SET PROBLEM: Please output the data below exactly as given, starting at its first line and stopping after the line that contains "LINER_ROOF = 1.7".

----

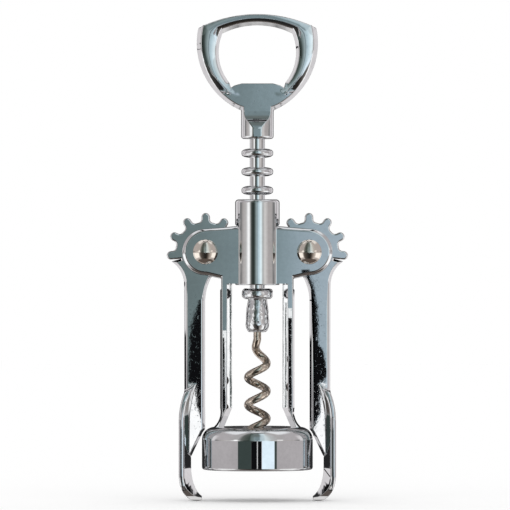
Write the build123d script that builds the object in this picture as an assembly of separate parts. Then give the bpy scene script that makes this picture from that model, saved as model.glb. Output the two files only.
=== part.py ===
from build123d import *
import math
import os

# Wing corkscrew with a cap-lifting handle. Millimetres, +Z up along the spindle.
# The origin is the centre of the bell's bottom rim, where the bottle's lip enters, and the front faces -Y.

# ---- bell and its liner ----
BELL_RADIUS = 19.95
BELL_HEIGHT = 15.3
BELL_SHOULDER = 4.5
BELL_RIM_BEVEL = 0.5
BELL_WALL = 2.6
BELL_ROOF = 3.0
WORM_HOLE_PLAY = 0.7
LINER_WALL = 1.93
LINER_ROOF = 1.7

# ---- legs and the window between them ----
FRAME_DEPTH = 9.1
LEG_WIDTH = 4.4
LEG_OUTER_DRAFT = 0.6
LEG_INNER_DRAFT = 2.0
FOOT_HEIGHT = 6.9
FOOT_INNER_FLARE = 2.9
FOOT_OUTER_FLARE = 2.3
FOOT_INSET = 4.25
WINDOW_RISE = 0.5

# ---- ears and pivots ----
PIVOT_HEIGHT = 78.3
EAR_RADIUS = 8.8
EAR_SHOULDER_RISE = 0.85
EAR_HEEL_DROP = 10.0
EAR_BEVEL = 0.9
LEVER_SIDE_PLAY = 0.25

# ---- barrel, about the pivots' height ----
BARREL_RISE = 18.9
BARREL_DROP = 11.9
BARREL_WALL = 1.85
BARREL_TOP_ROUND = 1.2
BARREL_BOTTOM_ROUND = 0.4

# ---- rivets: a headed post and a cap pressed over its far end ----
RIVET_HEAD_RADIUS = 4.45
RIVET_HEAD_HEIGHT = 2.1
RIVET_SHANK_RADIUS = 2.0
RIVET_BORE_PLAY = 0.08
CAP_SOCKET_DEPTH = 1.1

# ---- rack: rings on a sleeve, which the lever gears drive up and down ----
RING_RADIUS = 5.85
RING_PITCH = 6.702
RING_TIP_WIDTH = 1.8
RING_FLANK_ANGLE = 16.0
RING_ROUND = 0.45
RING_COUNT = 7
SLEEVE_RADIUS = 2.75
RACK_PLAY = 0.3
THRUST_GAP = 0.1

# ---- lever gears ----
GEAR_PITCH_RADIUS = 12.0
GEAR_TIP_RADIUS = 14.0
GEAR_ROOT_RADIUS = 10.8
TOOTH_WIDTH = 3.1
TOOTH_ROOT_ROUND = 1.35
TOOTH_COUNT = 7
MESH_DEPTH = 1.2
FIRST_GAP_DROP = 1.3
GEAR_SLOT_PLAY = 0.5

# ---- lever arms and pads ----
LEVER_THICKNESS = 5.0
ARM_BEYOND_BELL = 6.45
ARM_OVER_BELL = 1.25
ARM_OUTER_DROP = 11.8
ARM_INNER_DROP = 17.8
HUB_RADIUS = 9.2
HUB_HEEL_DROP = 8.9
HUB_HEEL_INSET = 2.3
ARM_DRAFT = 0.9
GEAR_EDGE_BEVEL = 0.35
LEVER_BELL_GAP = 0.4
WEB_HEEL_HEIGHT = 11.9
WEB_TOE_HEIGHT = 4.6
PAD_DEPTH = 15.0
PAD_END_ROUND = 6.0
PAD_STANDOFF = 1.8
PAD_RIDGE = 4.4
PAD_EDGE = 1.9
PAD_TOP_HEIGHT = 30.6
PAD_TOP_SWEEP = 5.7
PAD_BROW_HEIGHT = 28.0
PAD_BROW_SWEEP = 2.0
PAD_SIDE_HEIGHT = 17.8
PAD_SIDE_DROP = 2.0
PAD_RIDGE_END = 1.0
PAD_TOE_DROP = 11.2
PAD_TOE_THICKNESS = 1.2
PAD_TOE_SWEEP = 8.2
PAD_TOE_OUTER_ROUND = 6.3
PAD_TOE_INNER_ROUND = 5.4

# ---- spindle shaft, and the collar and loop of the handle ----
SHAFT_RADIUS = 1.75
SHAFT_PLAY = 0.06
PRESS_GAP = 0.02
COLLAR_RISE = 5.14
COLLAR_HEIGHT = 11.1
COLLAR_ROUND = 1.0
SHAFT_IN_HANDLE = 8.5
HANDLE_THICKNESS = 6.4
LOOP_SIDE_RADIUS = 26.5
LOOP_HALF_WIDTH = 21.9
LOOP_WIDEST = 23.4
LOOP_TOP = 33.7
LOOP_TOP_RADIUS = 48.0
LOOP_BEVEL = 2.0
OPENING_SIDE_RADIUS = 17.5
LIMB_WIDTH = 8.0
OPENING_WIDEST = 20.1
OPENING_TOP_RADIUS = 28.4
TOP_BAR_HEIGHT = 4.0
TOP_BAR_BEVEL = 1.9
OPENING_BEVEL = 1.0
LIP_HEIGHT = 8.8
LIP_FLAT_HALF = 5.6
LIP_HALF_WIDTH = 8.3
LIP_CORNER_DROP = 0.75
LIP_NOTCH_X = 9.5
LIP_NOTCH_DROP = 1.5
COLLAR_RADIUS = 5.85
TONGUE_FOOT = 1.1
TONGUE_RUNOUT = 8.1
STEM_FLAT_CUT = 0.12
PIN_RADIUS = 0.9
PIN_HEIGHT = 4.6
PIN_OVERRUN = 0.9
PIN_SUNK = 0.4

# ---- worm and the socket that holds it ----
WIRE_RADIUS = 1.4
WORM_RADIUS = 4.8
WORM_PITCH = 9.9
WORM_EASE = 9.4
WORM_TIP_HEIGHT = 12.4
WORM_POINT_ANGLE = 28.0
WORM_POINT_LAND = 0.5
WORM_LEAD_DROP = 2.0
WORM_LEAD_PITCH = 16.8
WORM_STEPS_PER_TURN = 12
SOCKET_HEIGHT = 11.9
SOCKET_TOP_RADIUS = 3.35
SOCKET_BELLY_RADIUS = 4.15
SOCKET_BELLY_HEIGHT = 4.3
SOCKET_BOTTOM_RADIUS = 3.0
SOCKET_GRIP = 6.5
SHAFT_IN_SOCKET = 4.5
FLANGE_RADIUS = 5.55
FLANGE_HEIGHT = 3.7
FLANGE_DROP = 1.3
FLANGE_ROUND = 1.3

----

PROBLEM SOLUTION:
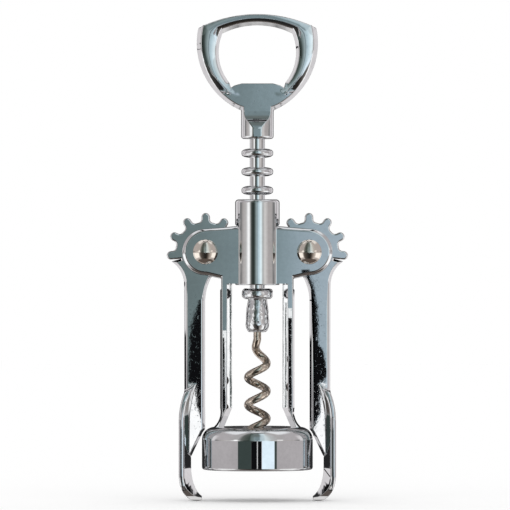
Write the build123d script that builds the object in this picture as an assembly of separate parts. Then give the bpy scene script that makes this picture from that model, saved as model.glb. Output the two files only.
=== part.py ===
from build123d import *
import math
import os

# Wing corkscrew with a cap-lifting handle. Millimetres, +Z up along the spindle.
# The origin is the centre of the bell's bottom rim, where the bottle's lip enters, and the front faces -Y.

# ---- bell and its liner ----
BELL_RADIUS = 19.95
BELL_HEIGHT = 15.3
BELL_SHOULDER = 4.5
BELL_RIM_BEVEL = 0.5
BELL_WALL = 2.6
BELL_ROOF = 3.0
WORM_HOLE_PLAY = 0.7
LINER_WALL = 1.93
LINER_ROOF = 1.7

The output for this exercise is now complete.